II. Independent Neuroscience Research

Undergraduates have the opportunity to apply to work with a Neuroscience faculty member to learn techniques used in current neuroscience research and to conduct a research project developed in consultation with the faculty advisor.  These projects take a variety of forms including laboratory experiments, field work and mathematical and computer modeling.  The student plays a major role in designing and performing the research project.  Because research projects typically take two or more semesters to complete, the decision to conduct an independent research project is a significant commitment on the part of both the student and the advisor.  Be prepared to devote from 10-20 hrs/wk to your independent research project.  Since there are a limited number of positions within each lab, there sometimes are more students interested in conducting research than there are positions.  It is advisable to begin looking for a position in a lab at least one semester before you would like to begin.  Research advisors may require that you work in their lab for a summer or semester prior to beginning the Independent Neuroscience Research project.  This serves as a trial period in which both you and the faculty sponsor can decide whether to progress to a joint research project.  Most projects require at least two semesters of research plus a summer.  Performance in Independent Neuroscience Research is assessed by reports (of a type specified by the advisor) at the end of each semester.  The report after the final semester of research is a major paper describing the background, methods, results, and significance of the research project. 

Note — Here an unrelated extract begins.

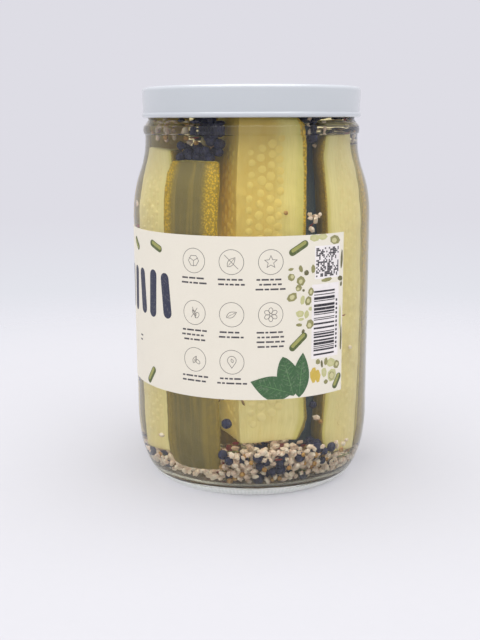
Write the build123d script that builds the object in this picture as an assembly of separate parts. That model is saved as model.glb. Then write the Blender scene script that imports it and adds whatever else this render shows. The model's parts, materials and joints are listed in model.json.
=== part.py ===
from build123d import *
import os
from math import atan, degrees, radians, sin

# A straight-sided glass jar of pickles with a twist-off metal lid and a wraparound paper label.
# Millimetres. The origin is at the centre of the bearing ring, where the jar stands, and +Z is up.
# The view from -Y shows the end of the label's print, right of the middle.

# The glass jar, outside. Radii step in from the body, and heights step down from the rim.
body_radius = 46.6
rim_height = 151.9
heel_height = 25.0
heel_inset = 9.4
bearing_width = 2.6
base_rise = 3.0
shoulder_rise = 29.0
shoulder_inset = 5.25
shoulder_convex_share = 0.58
neck_height = 1.6
bead_height = 3.6
bead_proud = 0.7
bead_taper = 2.0
finish_height = 11.7
finish_inset = 1.35
rim_round = 0.8

# The glass jar, inside.
body_wall = 2.6
finish_wall = 2.6
base_thickness = 4.2
inner_heel_height = 21.0
inner_heel_inset = 12.5

# The brine, with a gap of air between it and the rim.
headspace = 7.3

# The lid, a pressed metal cap that sits on the rim.
lid_depth = 11.1
lid_wall = 0.35
lid_corner = 1.5
curl_radius = 1.05
curl_clearance = 0.4
skirt_inset = 0.2
panel_clearance = 0.4
panel_drop = 1.0
panel_fillet = 0.3
button_radius = 15.0
button_slope = 2.5
button_rise = 0.5

# The paper label, glued round the straight part of the body, where its ends leave a gap.
label_foot_gap = 15.1
label_head_gap = 4.2
label_thickness = 0.2
label_end_angle = -43.7
label_wrap = 280.0

# What follows from the sizes above.
bearing_radius = body_radius - heel_inset
inner_radius = body_radius - body_wall
inner_floor_radius = inner_radius - inner_heel_inset
neck_radius = body_radius - shoulder_inset
finish_radius = neck_radius - finish_inset
mouth_radius = finish_radius - finish_wall
finish_start = rim_height - finish_height
bead_end = finish_start - bead_taper
bead_start = bead_end - bead_height
shoulder_end = bead_start - neck_height
shoulder_start = shoulder_end - shoulder_rise
floor_top = base_rise + base_thickness
brine_level = rim_height - headspace
lid_radius = finish_radius + curl_clearance + 2 * curl_radius
lid_bottom = rim_height - lid_depth
label_bottom = heel_height + label_foot_gap
label_height = shoulder_start - label_head_gap - label_bottom


def shoulder(wide_radius, narrow_radius):
    """Two tangent arcs that lead from the body's wall in to the neck's wall."""
    rise = shoulder_end - shoulder_start
    turn = 2 * degrees(atan((wide_radius - narrow_radius) / rise))
    both_radii = rise / sin(radians(turn))
    convex_radius = both_radii * shoulder_convex_share
    convex = JernArc((wide_radius, shoulder_start), (0, 1), convex_radius, turn)
    JernArc(convex @ 1, convex % 1, both_radii - convex_radius, -turn)


def heel(centre, inset, height):
    """A quarter ellipse that leads from the base out and up to the body's wall."""
    EllipticalCenterArc(centre, inset, height, start_angle=-90, arc_size=90)


def outer_wall():
    """The outside of the glass, from the middle of the underside up to the rim's flat land."""
    hollow_edge = (bearing_radius - bearing_width, 0)
    bead_crest = (neck_radius + bead_proud, bead_start + bead_height / 2)
    TangentArc((0, base_rise), hollow_edge, tangent=(1, 0))
    Line(hollow_edge, (bearing_radius, 0))
    heel((bearing_radius, heel_height), heel_inset, heel_height)
    Line((body_radius, heel_height), (body_radius, shoulder_start))
    shoulder(body_radius, neck_radius)
    Line((neck_radius, shoulder_end), (neck_radius, bead_start))
    ThreePointArc((neck_radius, bead_start), bead_crest, (neck_radius, bead_end))
    Line((neck_radius, bead_end), (finish_radius, finish_start))
    Line((finish_radius, finish_start), (finish_radius, rim_height - rim_round))
    CenterArc((finish_radius - rim_round, rim_height - rim_round), rim_round, 0, 90)


def inner_wall():
    """The inside of the glass, from the middle of the jar's floor up to the end of the shoulder."""
    heel_top = base_thickness + inner_heel_height
    TangentArc((0, floor_top), (inner_floor_radius, base_thickness), tangent=(1, 0))
    heel((inner_floor_radius, heel_top), inner_heel_inset, inner_heel_height)
    Line((inner_radius, heel_top), (inner_radius, shoulder_start))
    shoulder(inner_radius, mouth_radius)


def revolved(sketch):
    """The solid that a closed half section in the XZ plane sweeps round Z."""
    return revolve(sketch, axis=Axis.Z)


def make_jar():
    """The clear glass body, with its hollow underside, heel, shoulder, neck bead and rim."""
    with BuildSketch(Plane.XZ) as section:
        with BuildLine():
            outer_wall()
            inner_wall()
            Line((mouth_radius, shoulder_end), (mouth_radius, rim_height - rim_round))
            CenterArc((mouth_radius + rim_round, rim_height - rim_round), rim_round, 90, 90)
            Line((mouth_radius + rim_round, rim_height), (finish_radius - rim_round, rim_height))
            Line((0, base_rise), (0, floor_top))
        make_face()
    return revolved(section.sketch)


def make_brine():
    """The jar's contents, filled out to the glass and flat on top."""
    with BuildSketch(Plane.XZ) as section:
        with BuildLine():
            inner_wall()
            Line((mouth_radius, shoulder_end), (mouth_radius, brine_level))
            Line((mouth_radius, brine_level), (0, brine_level))
            Line((0, brine_level), (0, floor_top))
        make_face()
    return revolved(section.sketch)


def lid_side(inset):
    """A filled half section of the lid, drawn in by inset from its outer surface."""
    top = rim_height + lid_wall - inset
    panel_top = top - panel_drop
    step_radius = mouth_radius - panel_clearance - lid_wall + inset
    side_radius = lid_radius - skirt_inset - inset
    skirt_end = lid_bottom + curl_radius
    slope_end = button_radius + button_slope
    outline = (
        ((0, panel_top + button_rise), 0),
        ((button_radius, panel_top + button_rise), button_slope),
        ((slope_end, panel_top), button_slope),
        ((step_radius, panel_top), panel_fillet),
        ((step_radius, top), panel_fillet),
        ((side_radius, top), lid_corner - inset),
        ((side_radius, skirt_end), 0),
        ((0, skirt_end), 0),
    )
    points = [point for point, fillet_radius in outline]
    radii = [fillet_radius for point, fillet_radius in outline]
    with BuildSketch(Plane.XZ) as section:
        with BuildLine():
            FilletPolyline(*points, radius=radii, close=True)
        make_face()
    return section.sketch


def make_lid():
    """The pressed cap: a stepped top panel with a raised button, a skirt and a rolled bottom curl."""
    with BuildSketch(Plane.XZ) as curl:
        with Locations((lid_radius - curl_radius, lid_bottom + curl_radius)):
            Circle(curl_radius)
    shell = revolved(lid_side(0)) - revolved(lid_side(lid_wall))
    return shell + revolved(curl.sketch)


def make_label():
    """The paper label, one thin sheet glued to the body's outer wall."""
    with BuildSketch(Plane.XZ) as section:
        with Locations((body_radius, label_bottom)):
            Rectangle(label_thickness, label_height, align=(Align.MIN, Align.MIN))
    sheet = revolve(section.sketch, axis=Axis.Z, revolution_arc=label_wrap)
    return sheet.rotate(Axis.Z, label_end_angle - label_wrap)


def main():
    """Writes each piece to its own STEP file."""
    os.makedirs("parts", exist_ok=True)
    pieces = {
        "jar": make_jar(),
        "brine": make_brine(),
        "lid": make_lid(),
        "label": make_label(),
    }
    for name, piece in pieces.items():
        export_step(piece, f"parts/{name}.step")


main()
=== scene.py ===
import json
import math
import random

import bpy
from mathutils import Matrix, Vector

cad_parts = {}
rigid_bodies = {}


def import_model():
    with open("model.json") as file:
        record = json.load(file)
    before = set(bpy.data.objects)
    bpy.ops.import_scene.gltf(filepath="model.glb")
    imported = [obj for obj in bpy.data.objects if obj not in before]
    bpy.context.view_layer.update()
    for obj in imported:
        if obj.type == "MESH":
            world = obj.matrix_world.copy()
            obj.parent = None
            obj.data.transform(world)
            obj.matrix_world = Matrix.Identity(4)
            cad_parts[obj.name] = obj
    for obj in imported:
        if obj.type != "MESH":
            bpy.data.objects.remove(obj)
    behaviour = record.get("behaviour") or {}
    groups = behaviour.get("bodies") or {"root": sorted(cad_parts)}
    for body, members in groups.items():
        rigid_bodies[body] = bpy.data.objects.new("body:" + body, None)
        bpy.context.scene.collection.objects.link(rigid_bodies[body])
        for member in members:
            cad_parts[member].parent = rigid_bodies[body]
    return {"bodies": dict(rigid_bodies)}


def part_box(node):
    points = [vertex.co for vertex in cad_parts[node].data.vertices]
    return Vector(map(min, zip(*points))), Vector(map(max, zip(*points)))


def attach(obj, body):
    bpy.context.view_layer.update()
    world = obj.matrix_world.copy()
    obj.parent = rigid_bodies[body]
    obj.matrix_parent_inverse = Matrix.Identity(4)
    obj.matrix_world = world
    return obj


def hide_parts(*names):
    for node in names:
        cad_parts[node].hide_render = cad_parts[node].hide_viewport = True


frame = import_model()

bl_info = {
    "name": "Pickle jar",
    "version": (1, 0, 0),
    "blender": (4, 5, 0),
    "location": "3D View > Sidebar > Pickle jar",
    "description": "Makes a glass jar of pickle spears in brine, with a metal lid and a paper label",
    "category": "Object",
}

MM = 0.001
BODY = next(iter(frame["bodies"]))
JAR_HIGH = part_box("jar")[1]
BRINE_LOW, BRINE_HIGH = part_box("brine")
LID_LOW, LID_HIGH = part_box("lid")
LABEL_LOW, LABEL_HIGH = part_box("label")
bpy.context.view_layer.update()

TURN_STEPS = 192  # faces round a turned piece
SHOULDER_CONVEX_SHARE = 0.58  # how much of the shoulder's height its outward arc takes
KNURL_HEIGHT = 3.0 * MM
BRINE_DENSITY = 22.0  # how fast the brine takes its tint, for each metre
STRIP_WIDTH = 1.4 * MM  # a print is cut into strips this wide before it is bent
LAYER_STEP = 1.4  # from one layer of ink to the next, in shares of its thickness
LIFT_STEP = 0.004 * MM  # from one shape to the next that overlaps it in the same layer
FACING_FRONT = (math.pi / 2, 0, 0)


# ---------------------------------------------------------------- sizes and colours


def screen(red, green, blue):
    """A colour named by its screen values, 0 to 255, as the linear values that shaders use."""
    parts = [part / 255 for part in (red, green, blue)]
    return [part / 12.92 if part <= 0.04045 else ((part + 0.055) / 1.055) ** 2.4 for part in parts]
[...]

III. Arranging Independent Study in the Department of Neuroscience (NEUR1970)

1. Start your search for a faculty sponsor by consulting members of the Department of Neuroscience and the Neuroscience Graduate Program Faculty. These are individuals that have prior approval to sponsor NEUR1970. Choose potential advisors doing work in the area(s) you are interested in. Generally it is best to call a faculty member and make an appointment to discuss the possibility of working with them. If you would like to do an independent study with a sponsor that has not previously sponsored NEUR 1970,  your sponsor will have to first fill the NEUR 1970 Sponsor Application and turn it in concurrently with your Independent Study Form. 

2. Once you have tentatively arranged an independent course or research project with a faculty sponsor, the project must be formally approved by the Neuroscience Undergraduate Curriculum Committee. On the Independent Study Form, found in the Neuroscience Undergraduate brochure or on the main undergraduate page, describe the project you wish to undertake and obtain the signature of your faculty sponsor. Submit your proposal to the Neuroscience Undergraduate Curriculum Committee (neuroundergrad@brown.edu) by the deadline found here under Important Dates.

3. Enrollment in NEUR1970 is closely regulated by the Department. Once your project has been approved, please request an override from your sponsor via Courses@Brown.  In addition, for each continuing semester of research under these course numbers, you will need to have your faculty sponsor sign a new Independent Study Form You do not need to describe the project again.  Submit this form to neuroundergrad@brown.edu. Once you are informed that your application has been approved, please request an override from your sponsor via Courses@Brown. [While all this may sound overly elaborate, it is our way of ensuring that your faculty sponsor is both authorized and willing to direct an undergraduate research project for the Neuroscience concentration.]

*One summer of research can be used in lieu of one semester of NEUR1970.  Please see your concentration advisor for approval.

IV. Using Independent Study to Satisfy Concentration Requirements

In addition to background science courses and three core neuroscience lecture courses, the Neuroscience Concentration requires one laboratory course, one critical reading course and four elective courses thematically related to Neuroscience. Independent Study may be used to replace required courses as follows.

Regardless of how many semesters of independent study are taken, only one of the required courses in a student's concentration program may be replaced by independent study.

The required laboratory course, the required critical reading course OR an elective may be replaced by two semesters of Independent Neuroscience Research (NEUR1970). Independent study other than NEUR1970 may be used to replace the required lab course or the required critical reading course, but this needs to be specifically approved by your concentration advisor. The requirements for two semesters may be waived, if the student has spent a summer doing research in the same lab as the independent study. In this case only one semester will be required.


As with other ScB concentrations, neuroscience concentrators are required (beginning with the class of 2023) to do the equivalent of one semester of independent study, research or design. This is a chance for the student to explore and apply the concepts that they have learned in their concentration courses. The following are ways in which this research requirement can be met.

  1. Enrolling in independent study courses (NEUR 1970, CLPS 1970/80 or BIO 1950/60) for work in a lab. Keep in mind to count this towards your concentration two semesters or one semester and a summer are required. 
  2. Enrolling in independent study (NEUR 1970) to work with a faculty member to explore an integrative topic related to neuroscience. See our section on independent study for more information. 
  3. Enrolling in a course-based research experience, also known as a CURE course. Current related CURE courses are NEUR 1630, NEUR1640, CLPS 1195, CLPS 1591, but there might be new ones coming down the pipeline.
  4. Participating in a structured summer research program (eg. an UTRA or an REU) that is equivalent in scope and scale as would be pursued during a semester of independent research.
  5. Participating in a research-focused Fall or Spring UTRA
  6. Pursue a design or independent research project related to neuroscience that could be associated with a different course.
  7. Anyone writing an honors thesis automatically fulfils the research requirement, in order to document your research requirement, please describe your plan in your Concentration Agreement and in ASK, be sure to discuss it with your concentration advisor to make sure it is appropriate.

Any questions concerning appropriateness of research for concentration credit or Honors should be addressed to the Neuroscience Undergraduate Curriculum Committee.